ECLI:NL:RBNHO:2019:10374
Rechtbank Noord-Holland
- Eerste aanleg - enkelvoudig
- Rechtspraak.nl
Verlening omgevingsvergunning voor uitbreiding inpandige vloer en de beoordeling van samenhang met andere activiteiten
In deze zaak heeft de Rechtbank Noord-Holland op 19 december 2019 uitspraak gedaan in een geschil over de verlening van een omgevingsvergunning door het college van burgemeester en wethouders van Wormerland aan Cargill B.V. voor het vergroten van een inpandige vloer aan hun bedrijfspand aan de Eenhoornweg 12 te Wormer. Eiser, die aan het perceel van Cargill grenst, heeft bezwaar gemaakt tegen het besluit van 15 november 2018 waarin zijn bezwaar ongegrond werd verklaard. De rechtbank heeft vastgesteld dat de omgevingsvergunning op basis van artikel 2.10 van de Woningwet verleend moest worden, omdat geen van de weigeringsgronden van toepassing was. De rechtbank oordeelde dat er sprake was van een gebonden beschikking, wat betekent dat de wet geen ruimte laat om belangen van derden in de besluitvorming te betrekken, aangezien deze belangen al zijn afgewogen bij de totstandkoming van het bestemmingsplan.

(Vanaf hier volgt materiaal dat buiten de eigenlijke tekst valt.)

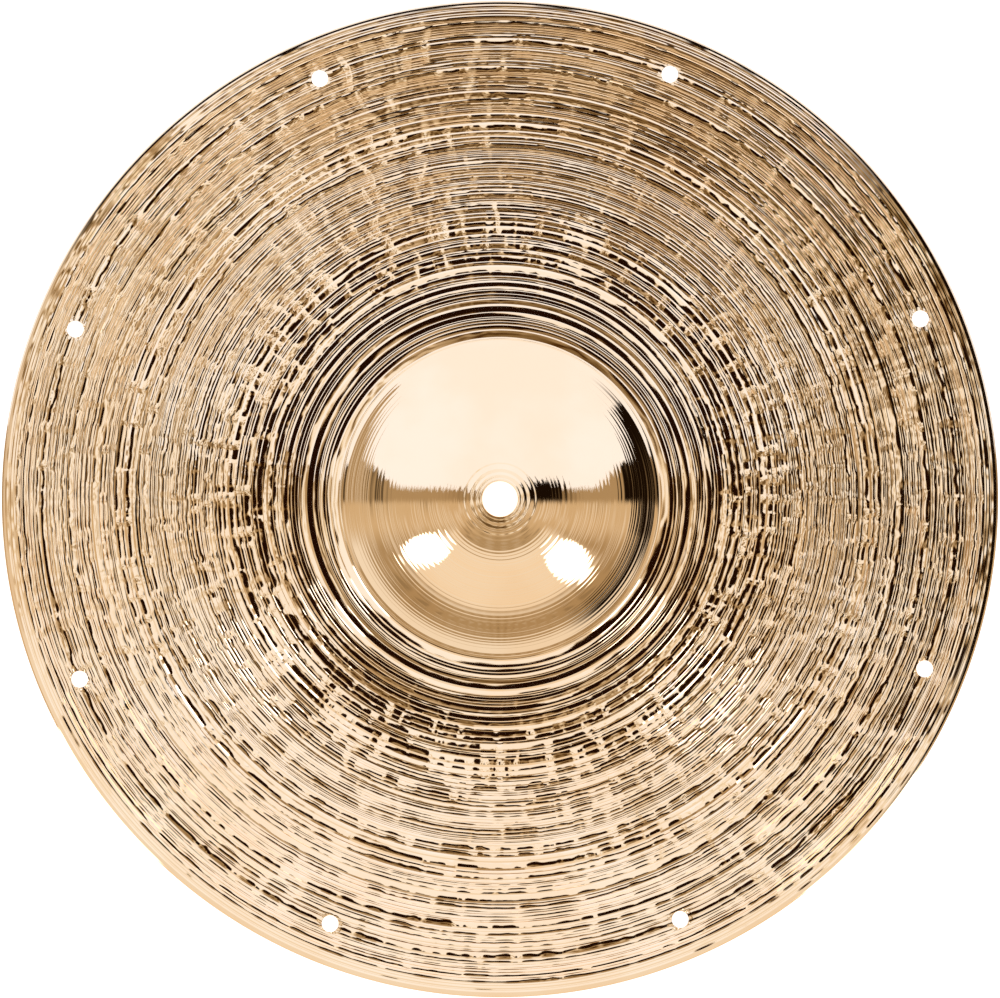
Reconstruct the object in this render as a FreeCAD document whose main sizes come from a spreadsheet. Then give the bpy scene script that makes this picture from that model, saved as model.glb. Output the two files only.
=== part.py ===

De rechtbank heeft verder overwogen dat de activiteiten die met de omgevingsvergunning zijn vergund, niet onlosmakelijk samenhangen met andere activiteiten, zoals de aanvraag voor het uitbreiden van de dakopbouw. Eiser betoogde dat deze aanvragen in samenhang behandeld hadden moeten worden, maar de rechtbank oordeelde dat de uitbreiding van de inpandige vloer een op zichzelf staande handeling is die los van de dakopbouw kan worden uitgevoerd. De rechtbank heeft het beroep van eiser ongegrond verklaard en geen aanleiding gezien voor een proceskostenveroordeling. De uitspraak is openbaar uitgesproken en partijen zijn op de hoogte gesteld van hun rechtsmiddelen.